Hi everyone, newbie here. 

Got a CZ 83 in 9x18. Love the gun, but at 20 yards it consistently shoots 2-3 inches to the left. Don't think there's any way to adjust the iron sights. Any suggestions? 

I'm firing Wolff ammo. I wonder if going to a hotter or milder load would give the barrel a pressure that it likes better and align the shots. Haven't tried it yet. 

Thank you for any ideas you might have.
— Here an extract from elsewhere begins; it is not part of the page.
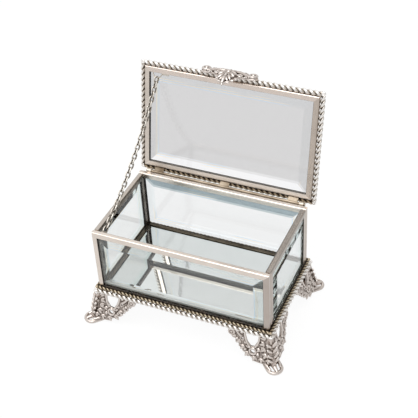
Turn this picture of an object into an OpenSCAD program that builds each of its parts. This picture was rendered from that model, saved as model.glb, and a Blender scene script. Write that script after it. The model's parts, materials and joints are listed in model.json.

I really enjoy this gun but I need it to shoot straight.


----------



## Steve M1911A1 (Feb 6, 2008)

The pistol's rear sight can be moved left or right, if you do it carefully.

Are you shooting to the left, or are you shooting down and to the left?
Are you right-handed, or left-handed?
At 20 yards, are you shooting off of a rest, or freehand and unsupported?
(The problem may be your technique, and not the gun's sights.)

We need more information.


----------



## sopwith21 (Nov 16, 2012)

The problem is not my technique because it only shows up on this gun. I'm shooting at a familiar range, from a familiar distance with ammo that I've used for years in Makarovs. I'm not saying I'm a perfect shooter; I'm just saying that if it were my technique it would transfer to another weapon and it hasn't. I shoot the Walther P99 9mm, Walther PPK/S .380, Makarov 9x18, S&W .38 revolver and several others and this is the only gun that produces a 9 o'clock miss. The rest are either dead on or I can attribute the miss to something in my shooting stance or technique. But the CZ has got me baffled. 
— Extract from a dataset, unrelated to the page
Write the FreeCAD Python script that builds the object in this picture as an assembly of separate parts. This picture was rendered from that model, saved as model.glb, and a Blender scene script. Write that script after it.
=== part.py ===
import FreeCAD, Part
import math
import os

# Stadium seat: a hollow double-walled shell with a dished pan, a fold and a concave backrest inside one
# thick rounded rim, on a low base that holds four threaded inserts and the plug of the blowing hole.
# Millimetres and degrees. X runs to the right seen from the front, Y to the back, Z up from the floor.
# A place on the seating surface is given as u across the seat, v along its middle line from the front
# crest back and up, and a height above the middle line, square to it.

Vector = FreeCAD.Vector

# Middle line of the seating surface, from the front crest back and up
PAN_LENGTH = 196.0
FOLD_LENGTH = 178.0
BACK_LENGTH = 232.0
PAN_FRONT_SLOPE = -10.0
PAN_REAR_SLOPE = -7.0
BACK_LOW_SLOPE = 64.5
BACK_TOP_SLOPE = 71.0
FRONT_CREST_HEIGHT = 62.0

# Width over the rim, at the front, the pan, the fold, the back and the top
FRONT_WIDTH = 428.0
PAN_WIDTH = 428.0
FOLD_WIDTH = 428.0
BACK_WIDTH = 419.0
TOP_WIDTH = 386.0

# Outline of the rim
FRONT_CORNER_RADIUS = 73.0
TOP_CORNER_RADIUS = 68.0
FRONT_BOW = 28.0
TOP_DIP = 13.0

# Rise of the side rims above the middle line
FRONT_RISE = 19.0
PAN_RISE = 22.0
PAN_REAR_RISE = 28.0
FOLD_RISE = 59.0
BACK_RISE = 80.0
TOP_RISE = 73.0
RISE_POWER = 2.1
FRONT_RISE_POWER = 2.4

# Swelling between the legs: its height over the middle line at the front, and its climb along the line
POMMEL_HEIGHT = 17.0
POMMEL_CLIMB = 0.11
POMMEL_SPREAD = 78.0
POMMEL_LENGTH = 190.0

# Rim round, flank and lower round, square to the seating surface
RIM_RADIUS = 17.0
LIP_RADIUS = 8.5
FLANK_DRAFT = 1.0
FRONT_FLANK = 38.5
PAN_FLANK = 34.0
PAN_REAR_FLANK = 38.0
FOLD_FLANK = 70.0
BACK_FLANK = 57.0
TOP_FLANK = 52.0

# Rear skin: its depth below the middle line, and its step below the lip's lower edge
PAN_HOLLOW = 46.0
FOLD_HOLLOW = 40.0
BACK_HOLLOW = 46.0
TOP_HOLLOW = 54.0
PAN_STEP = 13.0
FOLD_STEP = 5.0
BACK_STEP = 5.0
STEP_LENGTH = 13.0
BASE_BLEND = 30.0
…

Not using a rest or bench. I'm a right hander using the left for support while standing. Anticipation of a report usually results in missing directly downward to 6 o'clock. Been shooting for years but I still catch myself doing that every now and then. But the CZ isn't missing to 6 o'clock, it's missing to 9 o'clock. 

Thanks for your thoughts. What else can I tell you that will prompt more ideas?


----------



## TOF (Sep 7, 2006)

If confident in your abilities then drift the rear sight left to correct the problem.


----------



## TurboHonda (Aug 4, 2012)

TOF said:


> If confident in your abilities then drift the rear sight left to correct the problem.


Drift it to the right.


----------



## Steve M1911A1 (Feb 6, 2008)

Whatever...
_Move the rear sight in the direction you want the bullet hole to move._
If you're hitting too far left, move the rear sight to the right.
Either use a screw-ram sight pusher, or a flat-tipped brass punch and a brass (or plastic, or rawhide) mallet. Rest the rear of the slide on a gunsmith's block, or on a thick phone book.
Make an index mark on both slide and sight, so you'll know how far you've moved the sight.

Now, you are absolutely certain that you're using a straight-to-the-rear trigger press, right?


----------



## sopwith21 (Nov 16, 2012)

Thank you, Steve. I've not adjusted this type of sight before and that's very helpful. I just have no idea how to adjust these sights. 

Yes, I'm certain it's not my trigger technique. I shoot 5 other guns and not one of them misses to 9 o'clock, especially with this consistency. Still, you make a good point and I'll spend another day at the range before making the adjustment.


----------



## Steve M1911A1 (Feb 6, 2008)

Check to see: There may be a small set-screw going through the sight, to keep it from moving. You'd see it from the top, on the sight itself.
(There probably isn't, but check anyway.)


----------